I am trying to find a psychiatrist who works with adults on the autism spectrum. But, so far nothing obvious in my area. There is a great university in the next town south of us with what seems like a pretty extensive autism program. If I don't find someone by the time I have the baby, I am considering driving down there, once I can get around a little better. It's a nice drive anyhow, plus I love the university.

Tomorrow, some friends are coming over to help me move goodwill boxes to the Goodwill. I am so excited to have the space opening up. It should be our last trip. I am not quite prepared, so even though it should be the last one, most likely I will have more in the coming days.

Monday, July 7, 2008

Oh, the Pink Taco

Okay, I find this kind of amusing because 1. I am not as stupid as it seems and 2. Could it have taken any longer?

Story: Where I live, a stadium was built like 8-9 yrs ago.
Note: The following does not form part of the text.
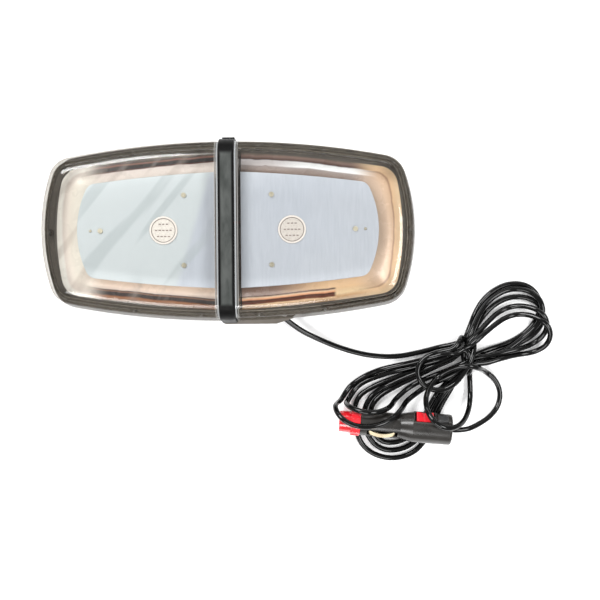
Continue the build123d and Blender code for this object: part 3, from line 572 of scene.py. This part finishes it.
SLEEVE_OUT = [(190, -115), (181, -121), (171, -126), (161, -131), (151.5, -137)]
SLEEVE_BACK = [(98, -130), (105, -124.5), (114, -119.5), (125, -115.5), (138, -112.5), (151, -109.5),
               (164, -105.5), (176, -102)]
NOSE_OUT = [(189, -112), (179, -117), (168, -121.5), (157, -126), (147, -131.5), (140, -137)]
NOSE_BACK = [(103.5, -131), (110, -126), (119, -122.5), (130, -119), (142, -116), (154, -113),
             (166, -109), (177, -105.5)]

# where each turn lies between a lobe's two shapes, and its lane through the waist
RIGHT_SHARES = (0.0, 0.4, 0.16, 0.7, 1.0)
LOW_SHARES = (0.0, 1.0, 0.5)
WAIST_SLOTS = (0.0, 4.8, 9.6, 2.4, 7.2)
LANE_SHARES = {0: 0.35, 1: 0.16, -2: 0.4, -1: 0.9}  # how far a lobe's end points move over
AFTER_RIGHT = (200, -105, 0.8)  # the waist after each lobe: a point, and how far it moves over
AFTER_LOW = (187, -99.5, 0.5)


def between(one, two, share):
    """Plan points a share of the way from one shape to another."""
    return [tuple(a + (b - a) * share for a, b in zip(p, q)) for p, q in zip(one, two)]


def in_lane(points, slot):
    """A lobe whose first and last points lie in their own lane of the waist."""
    moved = list(points)
    for i, share in LANE_SHARES.items():
        x, y = points[i]
        moved[i] = (x, y - slot * share)
    return moved


def lane_point(after, slot):
    """A point in the waist, in its own lane."""
    x, y, share = after
    return x, y - slot * share


def on_bend(start, middle, end, t):
    """A place a share t of the way round the bend that a middle point pulls out."""
    return [(1 - t) ** 2 * s + 2 * t * (1 - t) * m + t * t * e for s, m, e in zip(start, middle, end)]


def strand(points):
    """Places along the smooth line through a list of control points, a few for each."""
    places = []
    for a, b, c in zip(points, points[1:], points[2:]):
        start = [(p + q) / 2 for p, q in zip(a, b)]
        end = [(p + q) / 2 for p, q in zip(b, c)]
        for step in range(BEND_STEPS):
            places.append(on_bend(start, b, end, (step + 0.5) / BEND_STEPS))
    return places


def resting_height(plans, i, below):
    """How high the cord has to lie near one plan point to clear the floor and the strands below."""
    x, y = plans[i]
    need = WAIST_Z if WAIST_X[0] <= x <= WAIST_X[1] and y > WAIST_LOW else FLOOR_Z
    inside = 0 < i < len(plans) - 1
    near = strand(plans[i - 1:i + 2]) if inside else [plans[i]]
    for nx, ny in near:
        for bx, by, bz in below:
            gap = (nx - bx) ** 2 + (ny - by) ** 2
            if gap < CORD_WIDTH ** 2:
                need = max(need, bz + math.sqrt(CORD_WIDTH ** 2 - gap))
    return need


def lay(block, below):
    """Gives plan points their heights over the strands below, in long low humps."""
    plans = [point[:2] for point in block]
    heights = [point[2] if len(point) == 3 else resting_height(plans, i, below)
               for i, point in enumerate(block)]
    forwards = [(i, i - 1) for i in range(1, len(block))]
    backwards = [(i, i + 1) for i in range(len(block) - 2, -1, -1)]
    for i, j in (forwards + backwards) * EASINGS:
        if len(block[i]) == 2:
            heights[i] = max(heights[i], heights[j] - STEEPEST * math.dist(plans[i], plans[j]))
    return [(*plan, height) for plan, height in zip(plans, heights)]


def cord_route(plug_end):
    """Control points of the whole cord, from the gland to the plug, in millimetres."""
    route = list(POWER_CORD)
    for turn, share in enumerate(RIGHT_SHARES):
        slot = WAIST_SLOTS[turn]
        block = in_lane(between(RIGHT_HIGH, RIGHT_LOW, share), slot)
        block.append(lane_point(AFTER_RIGHT, slot))
        if turn < len(LOW_SHARES):
            block += between(LOW_OUTER, LOW_INNER, LOW_SHARES[turn])
        elif turn == len(LOW_SHARES):
            block += NOSE_OUT + OVER_NOSE[::-1] + NOSE_BACK
        else:
            block += SLEEVE_OUT + OVER_SLEEVE[::-1] + SLEEVE_BACK
        block.append(lane_point(AFTER_LOW, slot))
        route += lay(block, strand(route))
    route += TIE_START + CORD_TIE + TIE_END + CORD_LOOP
    route += lay(LOOP_END, strand(route))
    return route + CORD_TAIL + [plug_end]


# ------------------------------------------------------------------ the lead

def lead(cord_look):
    """The whole lead as one smooth curve from the gland, round the hank, to the plug."""
    curve = bpy.data.curves.new("lead", "CURVE")
    curve.dimensions = "3D"
    curve.bevel_depth = CORD_WIDTH * MM / 2
    curve.bevel_resolution = 5
    curve.resolution_u = 8
    line = curve.splines.new("NURBS")
    points = cord_route(tuple(value / MM for value in PLUG_TIP + PLUG_WAY * PLUG_LENGTH))
    line.points.add(len(points) - 1)
    for target, point in zip(line.points, points):
        target.co = (*(value * MM for value in point), 1.0)
    line.order_u = 3
    line.use_endpoint_u = True
    curve.materials.append(cord_look)
    piece = bpy.data.objects.new("lead", curve)
    bpy.context.collection.objects.link(piece)
    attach(piece, "root")
    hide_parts("power_cord", "cord_tie", "cord_loop", "cord_tail", "cord_over_sleeve",
                "cord_over_nose", "hank_left", "hank_low", "hank_right", "hank_waist")


# ------------------------------------------------------------------ small printed marks

def add_box(verts, faces, low, high):
    """Adds a small box to a mesh's lists, from its lowest to its highest corner."""
    first = len(verts)
    corners = (low[:2], (high[0], low[1]), high[:2], (low[0], high[1]))
    verts += [(x, y, z) for z in (low[2], high[2]) for x, y in corners]
    sides = [(0, 3, 2, 1), (4, 5, 6, 7), (0, 1, 5, 4), (1, 2, 6, 5), (2, 3, 7, 6), (3, 0, 4, 7)]
    faces += [tuple(first + corner for corner in side) for side in sides]


def disc_marks(look):
    """Rows of plain dashes in each disc's recess, in place of print."""
    for sign, name in ((-1, "disc_marks_left"), (1, "disc_marks_right")):
        verts, faces = [], []
        for row, dashes in enumerate(DASH_ROWS):
            y = (1 - row) * ROW_PITCH
            for dash in range(dashes):
                x = sign * DISC_X + (dash - (dashes - 1) / 2) * DASH_PITCH
                add_box(verts, faces, (x - DASH_LONG / 2, y - DASH_HIGH / 2, DISC_FACE),
                        (x + DASH_LONG / 2, y + DASH_HIGH / 2, DISC_FACE + DASH_THICK))
        mesh = bpy.data.meshes.new(name)
        mesh.from_pydata(verts, [], faces)
        mesh.materials.append(look)
        piece = bpy.data.objects.new(name, mesh)
        bpy.context.collection.objects.link(piece)
        soften = piece.modifiers.new("soft edges", "BEVEL")
        soften.width = DASH_SOFTNESS
        soften.segments = 1
        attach(piece, "root")


# ------------------------------------------------------------------ putting it together

def dress(look, *names):
    """Gives CAD nodes a material."""
    for name in names:
        slots = nodes[name].data.materials
        if not slots:
            slots.append(look)
        for index in range(len(slots)):
            slots[index] = look


studio_camera()
studio_lights()
studio_floor()

cord_look = cord_material()
lead(cord_look)
dress(cord_look, "inner_lead")

strap_black = strap_material()
soft_black = moulded("black rubber", (0.012, 0.012, 0.012), (0.024, 0.024, 0.024), roughness=0.7, grain=900)
seal_taupe = moulded("taupe seal", (0.08, 0.07, 0.056), (0.11, 0.094, 0.076), roughness=0.4, grain=700,
                     rub=0.0)
plug_black = moulded("plug black", (0.01, 0.009, 0.008), (0.028, 0.025, 0.022), roughness=0.3, coat=0.1,
                     specular=0.4)
button_black = moulded("button black", (0.015, 0.015, 0.016), (0.03, 0.03, 0.03), roughness=0.4, coat=0.2)
plug_red = moulded("glossy red", (0.5, 0.006, 0.012), (0.68, 0.012, 0.022), roughness=0.2, grain=500,
                   coat=0.6)
chip_black = moulded("epoxy package", (0.02, 0.02, 0.021), (0.035, 0.035, 0.036), roughness=0.55)
can_grey = moulded("sleeved can", (0.03, 0.04, 0.09), (0.06, 0.08, 0.16), roughness=0.3, coat=0.4)
terminal_green = moulded("terminal green", (0.02, 0.13, 0.06), (0.04, 0.2, 0.1), roughness=0.4)
wire_red = moulded("red wire", (0.4, 0.01, 0.01), (0.55, 0.02, 0.02), roughness=0.35, coat=0.3)
zinc = metal("zinc steel", (0.5, 0.51, 0.52), (0.66, 0.67, 0.68), 0.25)
nickel = metal("nickel magnet", (0.45, 0.45, 0.46), (0.62, 0.62, 0.63), 0.3, scale=400)
brass = metal("turned brass", (0.5, 0.42, 0.27), (0.68, 0.58, 0.4), 0.24)
cream_brass = metal("washed brass", (0.62, 0.56, 0.42), (0.8, 0.74, 0.58), 0.28)
green_board = board_material()

dress(case_material(), "base_tray")
dress(strap_black, "centre_bridge")
dress(soft_black, "magnet_boots", "vent_plug", "cord_gland", "cord_bush")
dress(seal_taupe, "base_gasket")
dress(lens_material(), "lens_left", "lens_right")
dress(reflector_material(), "reflector_left", "reflector_right")
dress(plate_material(), "led_plate_left", "led_plate_right")
dress(badge_material(), "label_disc_left", "label_disc_right")
disc_marks(moulded("printed marks", (0.12, 0.09, 0.08), (0.22, 0.17, 0.15), roughness=0.5))
dress(led_material(), "leds_left", "leds_right")
dress(cream_brass, "plate_screws")
dress(zinc, "bridge_screws", "lens_screws", "magnet_studs", "magnet_nuts", "plug_screw", "rocker_pin",
      "tip_spring", "button_spring")
dress(nickel, "magnets")
dress(green_board, "driver_board", "contact_board", "switch_board")
dress(coil_material(), "driver_coils")
dress(can_grey, "driver_capacitors")
dress(chip_black, "driver_chips")
dress(terminal_green, "terminal_block")
dress(wire_red, "board_leads")
dress(plug_black, "plug_shell_upper", "plug_shell_lower", "rocker_bezel")
dress(button_black, "mode_button")
dress(plug_red, "adapter_sleeve", "rocker_switch")
dress(brass, "tip_contact", "side_contact_upper", "side_contact_lower", "fuse_clip")
dress(fuse_material(), "plug_fuse")

bpy.context.scene.view_settings.view_transform = "Standard"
There was all this talk around town about what the name of the stadium would be. The first business to offer sponsorship was named the Pink Taco. Weelll, no one was too keen on The Pink Taco Stadium. I couldn't really figure out why. I thought it was kind of silly that someone would pair "pink" and "taco" together. Seemed to me like it would make more sense if it were "red" or "green" because at least those are the colors of the sauce that you would put on a taco... see where I am going? HA! I even got so creative to think that even The Yellow Taco would make more sense because then maybe you could make a special sauce for your tacos that was made from yellow peppers. So anyway... fast forward to 4th of July 2oo8. My husband and I were driving back from my Mom's house and had to drive past what was eventually named The University of Phoenix Stadium (yeah, not as catchy as The Pink Taco Stadium). My husband says, "You know, we should just call it the pink taco anyway...." And it hit me! OMG.... no wonder politicians didn't want to name it the Pink Taco. I don't know how I figured it out, but this is a great example of people not meaning what they say. I can' t believe it took me nine years to figure out they weren't talking about a Mexican food dish!